At this time, it is unclear whose brands will come to the fore in tomorrow's automotive value chain. Competing with the auto assemblers (like Ford and Toyota) are the traditional suppliers (like Visteon and Renesas), as well as nonautomotive electronic hardware companies (like Pioneer and Apple) and software companies (like Microsoft and QNX). In the past, the branding power of the automakers triumphed over that of the parts makers. For example, Chevrolet, Chrysler, and Ford remain popular brands to this day, whereas Delco radios, Bosch antilock brakes, and Hydramatic transmissions have long since disappeared from most consumers' minds. In the past, parts makers' products changed from novel, branded technology to generic parts. It is too early to tell if in-car consumer electronics will share the same fate. For example, if consumer electronics brands remain prominent inside an automobile, ultimate control of automotive branding and marketing may change from automakers to consumer electronics firms. In the future, we may even see advertisements for an "iCar."
What drives the growth of vehicle electronics?
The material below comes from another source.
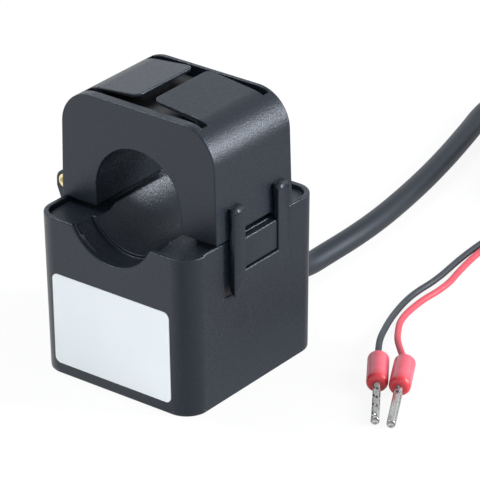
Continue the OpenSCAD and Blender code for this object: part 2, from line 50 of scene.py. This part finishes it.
azimuth, elevation, roll = (math.radians(a) for a in (38.148, 26.695, -0.623))
aim_right, aim_up, distance = 9.47 * MM, 19.64 * MM, 587.7 * MM

away = Vector((math.sin(azimuth) * math.cos(elevation), -math.cos(azimuth) * math.cos(elevation),
               math.sin(elevation)))
across = Vector((math.cos(azimuth), math.sin(azimuth), 0))
upright = away.cross(across)
lens_x = across * math.cos(roll) + upright * math.sin(roll)
lens_y = upright * math.cos(roll) - across * math.sin(roll)

camera = bpy.data.objects.new("camera", bpy.data.cameras.new("camera"))
camera.data.lens = 288.98
camera.data.sensor_width = 36
camera.data.clip_start = 0.01
camera.matrix_world = Matrix((lens_x, lens_y, away)).transposed().to_4x4()
camera.location = across * aim_right + Vector((0, 0, aim_up)) + away * distance
bpy.context.scene.collection.objects.link(camera)
bpy.context.scene.camera = camera

# ---------------------------------------------------------------- cable
# Round two-core cable, about a metre long, with a satin PVC jacket. It leaves the back of the base,
# drops to the floor and runs round to a coil of six turns; its cut end lies beside the coil.

cable_d = 3.7 * MM
cable_out = [
    (0, 12.5, 5), (0, 16, 5), (0, 20, 5), (0, 24, 4.6), (0, 28.5, 3.2), (-0.1, 33, 2),
    (-0.2, 38, 1.85), (-0.3, 46, 1.85), (-0.9, 54, 1.85), (-2.2, 63, 1.85), (-3.9, 72, 1.85),
    (-6, 81, 1.85), (-8.4, 90, 1.85), (-10.6, 98, 1.85), (-10.9, 104, 1.85), (-9, 111, 1.85),
    (-4.4, 117, 1.85), (2, 120.6, 1.85), (9, 122, 2), (17, 122, 2.2),
]
cable_tail = [
    (41.7, 110.2, 10.5), (44.7, 107.2, 11.9), (47.6, 103.4, 12.4), (49.7, 98.8, 11.9),
    (50.2, 93.5, 10.5), (49.3, 88.1, 8.6), (47.1, 82.9, 6.6), (43.4, 78.5, 4.7),
    (38.7, 75.1, 3.2), (33.8, 72.9, 2.2), (28.6, 71.6, 1.85), (23, 70.3, 1.85),
]
coil_x, coil_y = 26, 100
# degrees turned from the coil's far side, radius and height: each turn lies beside or on the last
coil_steps = [
    (0, 21.9, 2.35), (35, 21.9, 2.35), (90, 18.15, 2.35), (390, 18.15, 2.35), (450, 16.3, 5.55),
    (750, 16.3, 5.55), (810, 20, 5.55), (1110, 20, 5.55), (1170, 23.7, 5.55), (1470, 23.7, 5.55),
    (1530, 21.85, 8.75), (1830, 21.85, 8.75), (1890, 18.15, 8.75), (2205, 18.15, 8.75),
]


def coil_turns(step=15):
    """Points of the turns, one for every step degrees."""
    turned, radius, height = zip(*coil_steps)
    points = []
    for angle in np.arange(0, turned[-1] + 1e-6, step):
        spot = min(int(np.searchsorted(turned, angle, side="right")) - 1, len(turned) - 2)
        share = (angle - turned[spot]) / (turned[spot + 1] - turned[spot])
        share = share * share * (3 - 2 * share)
        r = radius[spot] + share * (radius[spot + 1] - radius[spot])
        z = height[spot] + share * (height[spot + 1] - height[spot])
        where = math.radians(90 - angle)
        points.append((coil_x + r * math.cos(where), coil_y + r * math.sin(where), z))
    return points


def smooth_line(points, pieces=4):
    """A curve through the points, in metres."""
    p = np.array(points, float) * MM
    p = np.vstack([2 * p[0] - p[1], p, 2 * p[-1] - p[-2]])
    line = []
    for a, b, c, d in zip(p, p[1:], p[2:], p[3:]):
        for t in np.arange(pieces) / pieces:
            line.append(0.5 * (2 * b + (c - a) * t + (2 * a - 5 * b + 4 * c - d) * t * t
                               + (3 * b - a - 3 * c + d) * t ** 3))
    line.append(p[-2])
    return np.array(line)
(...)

Smitka recapped the origins of performance-related electronics in motor vehicles, which go back to 1970. Regulation turns out to be the most important factor behind the increased use of electronics in automobiles. This trend started with the Clean Air Act, which was first passed in 1963 and then significantly amended in 1970. Motivated by the recurrent smog experienced in the Los Angeles basin, legislators, through the act, prescribed that cars be equipped with catalytic converters to control their emission of pollutants. Yet the three-stage catalytic converter necessary to control emissions to mandated levels required the oxygen level to be within a rather narrow range in order for the vehicle's exhaust control to function well. Such precise calibration of the oxygen level could only be achieved through the use of electronic sensors.
A few years later, in 1973, vehicle safety regulation required passive restraint systems. By the mid-1980s, airbags had become the safety technology of choice to supplement seat belts.4 Today's airbags include a number of sensors not only to assure fast and accurate deployment, but also to prevent unnecessary deployment.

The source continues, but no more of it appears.